O professor de economia do Ibmec RJ, Gilberto Braga, defende que o índice de 23% não reflete a realidade econômica do país e que a sua aplicação nos aluguéis pode levar a uma desocupação generalizada dos imóveis.

— Embora o IGP-M seja contratualmente um indexador, não há na economia um aumento na inflação dessa proporção para fazer com que os trabalhadores, que não tiveram tal incremento nas rendas, possam suportar tamanho reajuste. Se todo o mercado praticar 23% no aluguel, isso vai causar crise no setor — analisa o economista: — A maioria das pessoas sofreu perda salarial, com redução de renda ou ficando desempregadas na pandemia. Não houve crescimento econômico.

Braga ainda afirma que há uma forte discussão que questiona se os indicadores refletem a realidade:

— Um dos mais criticados é o IGP-M, porque, na verdade, ele é uma média dos preços praticados na economia para uma determinada faixa de renda. Faz esse mapa através de uma coleta de uma série de itens que deixaram de ser importantes por causa da pandemia... considerando determinados itens como vestuário, por exemplo, já que as pessoas compraram menos roupa porque ficaram mais em casa. Então, é preciso que esses indicadores sejam revistos!

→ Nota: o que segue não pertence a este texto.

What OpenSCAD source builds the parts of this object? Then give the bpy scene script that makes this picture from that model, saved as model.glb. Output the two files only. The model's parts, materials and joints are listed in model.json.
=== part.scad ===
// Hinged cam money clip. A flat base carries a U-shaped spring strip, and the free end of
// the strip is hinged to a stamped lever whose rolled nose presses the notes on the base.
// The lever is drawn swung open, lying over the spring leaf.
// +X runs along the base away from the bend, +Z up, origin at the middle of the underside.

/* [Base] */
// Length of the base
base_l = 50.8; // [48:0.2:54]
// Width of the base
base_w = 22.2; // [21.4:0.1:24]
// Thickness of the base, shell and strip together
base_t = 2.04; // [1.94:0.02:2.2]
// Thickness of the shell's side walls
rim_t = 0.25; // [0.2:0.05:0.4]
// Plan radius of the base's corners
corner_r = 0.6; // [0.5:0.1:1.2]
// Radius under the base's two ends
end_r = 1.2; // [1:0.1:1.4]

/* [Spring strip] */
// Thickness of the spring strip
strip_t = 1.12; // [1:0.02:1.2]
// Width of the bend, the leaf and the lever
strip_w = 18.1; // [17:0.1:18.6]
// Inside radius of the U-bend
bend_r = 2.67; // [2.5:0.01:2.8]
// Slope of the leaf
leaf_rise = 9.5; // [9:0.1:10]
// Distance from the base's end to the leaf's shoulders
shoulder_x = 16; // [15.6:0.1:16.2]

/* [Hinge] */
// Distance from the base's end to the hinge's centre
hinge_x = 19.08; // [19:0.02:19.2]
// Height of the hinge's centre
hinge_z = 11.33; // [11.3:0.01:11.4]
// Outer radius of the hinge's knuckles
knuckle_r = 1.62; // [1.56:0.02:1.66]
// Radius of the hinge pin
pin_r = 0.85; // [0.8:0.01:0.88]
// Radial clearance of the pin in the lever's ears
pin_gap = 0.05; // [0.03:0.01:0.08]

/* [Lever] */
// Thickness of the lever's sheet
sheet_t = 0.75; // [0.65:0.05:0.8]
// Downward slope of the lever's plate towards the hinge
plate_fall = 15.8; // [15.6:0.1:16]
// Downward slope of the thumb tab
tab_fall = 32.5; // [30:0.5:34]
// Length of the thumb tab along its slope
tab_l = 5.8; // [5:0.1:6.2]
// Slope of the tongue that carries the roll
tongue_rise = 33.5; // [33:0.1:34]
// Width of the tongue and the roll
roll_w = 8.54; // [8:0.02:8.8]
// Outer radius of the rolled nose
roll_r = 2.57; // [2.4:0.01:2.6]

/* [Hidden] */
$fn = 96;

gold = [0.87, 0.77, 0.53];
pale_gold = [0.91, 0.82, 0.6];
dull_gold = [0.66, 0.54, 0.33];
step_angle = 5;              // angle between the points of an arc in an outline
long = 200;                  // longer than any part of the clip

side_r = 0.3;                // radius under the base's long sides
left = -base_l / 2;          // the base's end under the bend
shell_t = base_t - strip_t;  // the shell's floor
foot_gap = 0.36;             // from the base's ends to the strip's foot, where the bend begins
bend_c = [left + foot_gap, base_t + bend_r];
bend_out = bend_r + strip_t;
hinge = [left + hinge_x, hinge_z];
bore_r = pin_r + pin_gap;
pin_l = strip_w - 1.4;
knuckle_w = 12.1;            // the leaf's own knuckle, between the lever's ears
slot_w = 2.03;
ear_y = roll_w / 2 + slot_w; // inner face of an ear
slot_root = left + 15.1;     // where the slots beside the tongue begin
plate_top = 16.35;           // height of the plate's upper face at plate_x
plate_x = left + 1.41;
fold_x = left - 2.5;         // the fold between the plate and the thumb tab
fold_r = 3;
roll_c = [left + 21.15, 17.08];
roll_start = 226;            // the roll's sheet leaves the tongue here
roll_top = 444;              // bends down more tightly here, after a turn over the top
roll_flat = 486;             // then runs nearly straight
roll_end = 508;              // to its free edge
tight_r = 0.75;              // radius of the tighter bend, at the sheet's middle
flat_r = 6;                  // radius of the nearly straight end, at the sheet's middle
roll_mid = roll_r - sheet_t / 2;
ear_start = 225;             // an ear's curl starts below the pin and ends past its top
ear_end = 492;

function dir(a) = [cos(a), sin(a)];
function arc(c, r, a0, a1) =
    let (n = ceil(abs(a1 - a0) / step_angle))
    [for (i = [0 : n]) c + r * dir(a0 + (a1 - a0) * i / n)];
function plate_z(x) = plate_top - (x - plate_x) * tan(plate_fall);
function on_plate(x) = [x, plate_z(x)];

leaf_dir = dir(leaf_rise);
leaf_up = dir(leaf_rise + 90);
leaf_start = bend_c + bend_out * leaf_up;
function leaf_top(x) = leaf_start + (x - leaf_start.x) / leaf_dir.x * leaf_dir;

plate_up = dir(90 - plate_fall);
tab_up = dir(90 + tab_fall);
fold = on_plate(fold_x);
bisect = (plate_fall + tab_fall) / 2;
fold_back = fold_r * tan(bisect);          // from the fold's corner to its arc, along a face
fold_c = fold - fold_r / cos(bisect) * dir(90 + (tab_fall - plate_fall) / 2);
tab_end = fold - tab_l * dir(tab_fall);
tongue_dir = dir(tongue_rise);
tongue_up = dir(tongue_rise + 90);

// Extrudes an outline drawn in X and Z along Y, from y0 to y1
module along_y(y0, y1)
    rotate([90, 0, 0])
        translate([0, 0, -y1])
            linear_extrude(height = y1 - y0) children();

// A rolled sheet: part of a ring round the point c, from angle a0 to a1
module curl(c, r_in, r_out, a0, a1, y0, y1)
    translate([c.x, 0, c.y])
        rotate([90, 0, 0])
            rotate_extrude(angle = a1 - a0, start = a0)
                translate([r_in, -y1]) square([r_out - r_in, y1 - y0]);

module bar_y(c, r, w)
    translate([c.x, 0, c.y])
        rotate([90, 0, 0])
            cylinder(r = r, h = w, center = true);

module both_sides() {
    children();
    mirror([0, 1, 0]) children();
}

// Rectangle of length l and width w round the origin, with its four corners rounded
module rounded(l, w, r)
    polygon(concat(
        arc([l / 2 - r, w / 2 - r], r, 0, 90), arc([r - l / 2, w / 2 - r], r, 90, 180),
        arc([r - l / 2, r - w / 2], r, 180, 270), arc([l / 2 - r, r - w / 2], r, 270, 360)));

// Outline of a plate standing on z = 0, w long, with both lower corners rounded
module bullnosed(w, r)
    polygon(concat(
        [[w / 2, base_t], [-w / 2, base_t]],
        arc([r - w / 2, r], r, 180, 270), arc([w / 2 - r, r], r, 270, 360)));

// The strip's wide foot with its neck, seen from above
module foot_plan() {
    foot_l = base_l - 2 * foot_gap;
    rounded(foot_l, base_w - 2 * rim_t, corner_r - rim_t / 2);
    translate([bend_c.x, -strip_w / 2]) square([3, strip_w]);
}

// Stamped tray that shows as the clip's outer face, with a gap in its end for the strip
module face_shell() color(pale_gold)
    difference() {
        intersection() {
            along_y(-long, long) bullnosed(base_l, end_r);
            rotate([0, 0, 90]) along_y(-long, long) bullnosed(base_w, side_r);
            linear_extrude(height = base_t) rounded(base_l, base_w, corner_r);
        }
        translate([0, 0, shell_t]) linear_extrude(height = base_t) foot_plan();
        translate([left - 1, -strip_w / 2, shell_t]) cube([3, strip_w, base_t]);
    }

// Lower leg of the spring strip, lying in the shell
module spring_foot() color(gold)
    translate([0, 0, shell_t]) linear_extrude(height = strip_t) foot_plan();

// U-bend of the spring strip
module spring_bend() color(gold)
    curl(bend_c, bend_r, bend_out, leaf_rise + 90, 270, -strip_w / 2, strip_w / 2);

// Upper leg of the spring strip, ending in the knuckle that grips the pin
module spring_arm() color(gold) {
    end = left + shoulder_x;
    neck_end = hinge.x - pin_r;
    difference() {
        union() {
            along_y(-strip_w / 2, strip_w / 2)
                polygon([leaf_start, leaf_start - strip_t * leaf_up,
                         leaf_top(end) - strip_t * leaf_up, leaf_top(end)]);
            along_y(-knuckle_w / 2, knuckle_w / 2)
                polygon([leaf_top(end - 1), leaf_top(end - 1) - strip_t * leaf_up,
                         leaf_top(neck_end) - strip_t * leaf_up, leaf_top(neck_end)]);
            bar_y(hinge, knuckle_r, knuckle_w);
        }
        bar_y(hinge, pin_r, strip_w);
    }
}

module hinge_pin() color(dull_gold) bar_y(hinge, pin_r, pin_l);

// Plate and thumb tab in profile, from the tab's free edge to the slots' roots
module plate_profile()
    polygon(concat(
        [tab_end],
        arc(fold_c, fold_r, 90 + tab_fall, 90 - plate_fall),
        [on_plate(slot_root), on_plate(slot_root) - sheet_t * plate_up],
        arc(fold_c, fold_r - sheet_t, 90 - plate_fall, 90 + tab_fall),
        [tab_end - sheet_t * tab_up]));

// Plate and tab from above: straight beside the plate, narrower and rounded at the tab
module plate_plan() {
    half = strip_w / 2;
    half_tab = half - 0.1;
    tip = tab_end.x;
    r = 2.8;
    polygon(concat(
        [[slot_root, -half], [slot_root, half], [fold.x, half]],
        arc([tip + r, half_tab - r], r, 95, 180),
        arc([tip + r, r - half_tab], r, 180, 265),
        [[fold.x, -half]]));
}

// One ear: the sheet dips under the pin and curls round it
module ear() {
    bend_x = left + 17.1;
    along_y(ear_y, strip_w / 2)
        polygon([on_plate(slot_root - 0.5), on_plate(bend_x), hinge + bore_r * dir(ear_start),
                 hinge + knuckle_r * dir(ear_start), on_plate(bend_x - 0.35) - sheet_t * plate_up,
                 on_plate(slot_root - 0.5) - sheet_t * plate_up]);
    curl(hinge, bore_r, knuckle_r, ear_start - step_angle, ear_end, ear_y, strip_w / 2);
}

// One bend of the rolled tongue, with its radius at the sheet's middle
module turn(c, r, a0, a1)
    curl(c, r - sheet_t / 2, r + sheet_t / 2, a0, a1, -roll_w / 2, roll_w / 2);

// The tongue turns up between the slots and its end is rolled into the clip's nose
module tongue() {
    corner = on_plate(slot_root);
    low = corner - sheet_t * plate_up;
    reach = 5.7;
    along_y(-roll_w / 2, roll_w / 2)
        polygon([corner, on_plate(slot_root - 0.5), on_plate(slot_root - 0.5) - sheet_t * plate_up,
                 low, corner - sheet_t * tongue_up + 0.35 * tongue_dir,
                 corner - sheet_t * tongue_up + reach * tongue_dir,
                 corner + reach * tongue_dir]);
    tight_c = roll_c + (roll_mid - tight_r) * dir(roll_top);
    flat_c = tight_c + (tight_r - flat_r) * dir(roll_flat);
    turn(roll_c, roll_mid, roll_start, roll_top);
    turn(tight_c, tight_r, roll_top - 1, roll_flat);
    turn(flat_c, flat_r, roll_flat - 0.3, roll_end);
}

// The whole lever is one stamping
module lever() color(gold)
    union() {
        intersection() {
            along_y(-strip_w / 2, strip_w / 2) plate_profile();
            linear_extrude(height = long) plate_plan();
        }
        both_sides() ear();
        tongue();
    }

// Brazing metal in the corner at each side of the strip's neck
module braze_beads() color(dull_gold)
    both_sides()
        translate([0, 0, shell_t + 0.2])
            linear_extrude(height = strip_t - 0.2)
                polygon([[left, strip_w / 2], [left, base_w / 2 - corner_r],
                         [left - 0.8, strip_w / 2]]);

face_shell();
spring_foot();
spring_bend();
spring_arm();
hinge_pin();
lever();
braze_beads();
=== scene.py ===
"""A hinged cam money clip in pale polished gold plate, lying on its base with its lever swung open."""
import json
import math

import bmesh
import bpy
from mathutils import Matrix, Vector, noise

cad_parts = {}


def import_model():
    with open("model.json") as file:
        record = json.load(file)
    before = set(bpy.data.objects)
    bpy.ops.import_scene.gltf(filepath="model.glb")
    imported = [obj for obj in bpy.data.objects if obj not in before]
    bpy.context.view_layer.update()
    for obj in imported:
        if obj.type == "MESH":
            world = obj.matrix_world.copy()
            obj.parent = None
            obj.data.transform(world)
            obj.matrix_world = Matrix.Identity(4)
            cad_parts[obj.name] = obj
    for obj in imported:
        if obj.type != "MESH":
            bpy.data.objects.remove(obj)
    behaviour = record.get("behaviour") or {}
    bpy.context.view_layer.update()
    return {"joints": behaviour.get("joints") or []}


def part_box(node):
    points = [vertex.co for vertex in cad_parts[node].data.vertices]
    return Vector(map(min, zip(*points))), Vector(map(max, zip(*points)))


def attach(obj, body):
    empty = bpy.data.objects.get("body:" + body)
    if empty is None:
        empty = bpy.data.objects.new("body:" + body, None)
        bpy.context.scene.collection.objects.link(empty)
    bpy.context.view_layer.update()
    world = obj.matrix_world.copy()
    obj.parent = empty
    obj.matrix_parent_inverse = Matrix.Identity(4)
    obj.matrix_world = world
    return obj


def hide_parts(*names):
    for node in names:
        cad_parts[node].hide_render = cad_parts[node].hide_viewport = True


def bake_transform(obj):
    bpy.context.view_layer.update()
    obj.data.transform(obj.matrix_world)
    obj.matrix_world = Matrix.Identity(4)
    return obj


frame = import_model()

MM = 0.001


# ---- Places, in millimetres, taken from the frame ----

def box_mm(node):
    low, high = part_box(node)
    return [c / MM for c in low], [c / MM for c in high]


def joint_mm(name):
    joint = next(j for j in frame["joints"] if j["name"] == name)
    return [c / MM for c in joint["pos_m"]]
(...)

Veja como renegociar seu aluguel:

Seja sincero:

Faça as contas do quanto você ganha e, antes de ficar inadimplente, tente um acordo com o proprietário do imóvel. A sua boa vontade em honrar os pagamentos pode fazê-lo oferecer um desconto bom para ambos.

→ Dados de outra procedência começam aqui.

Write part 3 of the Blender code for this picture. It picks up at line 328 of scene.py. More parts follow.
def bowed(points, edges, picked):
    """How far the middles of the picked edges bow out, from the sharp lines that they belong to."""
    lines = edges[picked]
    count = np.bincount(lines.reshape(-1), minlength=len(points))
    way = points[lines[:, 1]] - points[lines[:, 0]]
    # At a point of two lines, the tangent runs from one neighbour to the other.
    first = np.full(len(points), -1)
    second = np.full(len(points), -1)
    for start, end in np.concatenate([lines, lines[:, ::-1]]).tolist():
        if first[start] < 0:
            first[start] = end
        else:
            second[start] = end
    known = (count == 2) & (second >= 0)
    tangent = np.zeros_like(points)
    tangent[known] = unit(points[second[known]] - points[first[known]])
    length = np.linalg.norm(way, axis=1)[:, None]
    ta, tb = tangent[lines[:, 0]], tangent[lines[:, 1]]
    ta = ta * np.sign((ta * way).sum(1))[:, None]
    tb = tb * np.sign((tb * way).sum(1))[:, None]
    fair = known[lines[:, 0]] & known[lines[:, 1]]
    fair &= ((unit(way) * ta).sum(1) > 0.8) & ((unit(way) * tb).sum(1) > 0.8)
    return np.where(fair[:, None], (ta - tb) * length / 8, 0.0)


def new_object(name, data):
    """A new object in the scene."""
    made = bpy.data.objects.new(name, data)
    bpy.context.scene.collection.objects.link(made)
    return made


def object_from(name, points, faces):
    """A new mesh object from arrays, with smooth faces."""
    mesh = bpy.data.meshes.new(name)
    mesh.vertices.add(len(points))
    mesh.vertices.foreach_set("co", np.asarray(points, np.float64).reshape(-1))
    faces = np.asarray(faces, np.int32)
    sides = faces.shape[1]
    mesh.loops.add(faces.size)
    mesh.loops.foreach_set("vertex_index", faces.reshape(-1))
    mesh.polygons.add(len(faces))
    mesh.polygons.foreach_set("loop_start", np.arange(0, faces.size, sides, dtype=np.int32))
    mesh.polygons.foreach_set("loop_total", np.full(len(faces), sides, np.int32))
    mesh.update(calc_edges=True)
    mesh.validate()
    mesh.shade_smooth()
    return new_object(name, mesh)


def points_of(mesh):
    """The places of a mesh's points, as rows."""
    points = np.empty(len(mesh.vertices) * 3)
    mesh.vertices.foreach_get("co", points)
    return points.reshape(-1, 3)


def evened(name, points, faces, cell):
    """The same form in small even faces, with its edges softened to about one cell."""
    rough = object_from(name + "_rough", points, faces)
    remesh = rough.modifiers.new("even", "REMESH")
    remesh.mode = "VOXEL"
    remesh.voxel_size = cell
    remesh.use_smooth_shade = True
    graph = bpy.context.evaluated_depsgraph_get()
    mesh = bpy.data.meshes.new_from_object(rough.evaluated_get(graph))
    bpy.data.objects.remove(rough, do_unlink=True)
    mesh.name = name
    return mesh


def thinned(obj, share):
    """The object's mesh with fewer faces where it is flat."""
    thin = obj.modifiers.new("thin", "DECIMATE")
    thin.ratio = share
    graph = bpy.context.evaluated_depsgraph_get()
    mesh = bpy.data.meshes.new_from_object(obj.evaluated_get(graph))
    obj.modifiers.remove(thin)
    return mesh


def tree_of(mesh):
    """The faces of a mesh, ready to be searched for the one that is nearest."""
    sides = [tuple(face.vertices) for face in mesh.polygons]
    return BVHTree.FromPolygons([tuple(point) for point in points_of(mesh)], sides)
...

Diga o impacto que a pandemia provocou na sua renda

Conte ao dono do imóvel a sua situação financeira, se ficou desempregado ou teve redução de renda, para que ele entenda o quanto você pode pagar. Se não for possível uma redução, peça um abatimento momentâneo para reembolsar no futuro.


Argumente usando a inflação

O reajuste no preço do aluguel tem que ser compatível com a realidade. Dessa forma, sugira utilizar o IPCA como referência para calcular o reajuste.


Pergunte se há outro locatário em vista

Lembre ao dono do apartamento que, ao sair do imóvel, ele é quem terá que arcar com despesas do condomínio. Um desconto por um período pode poupar uma despesa maior futura.


Se não der certo...

Caso o inquilino se recuse a pagar o valor proposto pelo proprietário, ele deve pedir a rescisão do contrato, com o pagamento de multa.

Os valores são definidos em contrato. A prática do mercado é fixá-la em três vezes o valor do aluguel, com cobrança proporcional ao tempo que falta para o encerramento do contrato. Também é praxe estipular isenção após o 12º mês.


O proprietário pode exigir a desocupação do imóvel?

O contrato oferece certa proteção ao inquilino, mas em caso de descumprimento, como o não pagamento do aluguel, o proprietário pode abrir uma ação de despejo, que dá prazo de 15 ou 30 dias para a desocupação do imóvel. A Lei de Regime Jurídico Emergencial para o período da pandemia suspendeu a concessão de ordens liminares de despejo temporariamente, mas o prazo se encerrou em 30 de outubro.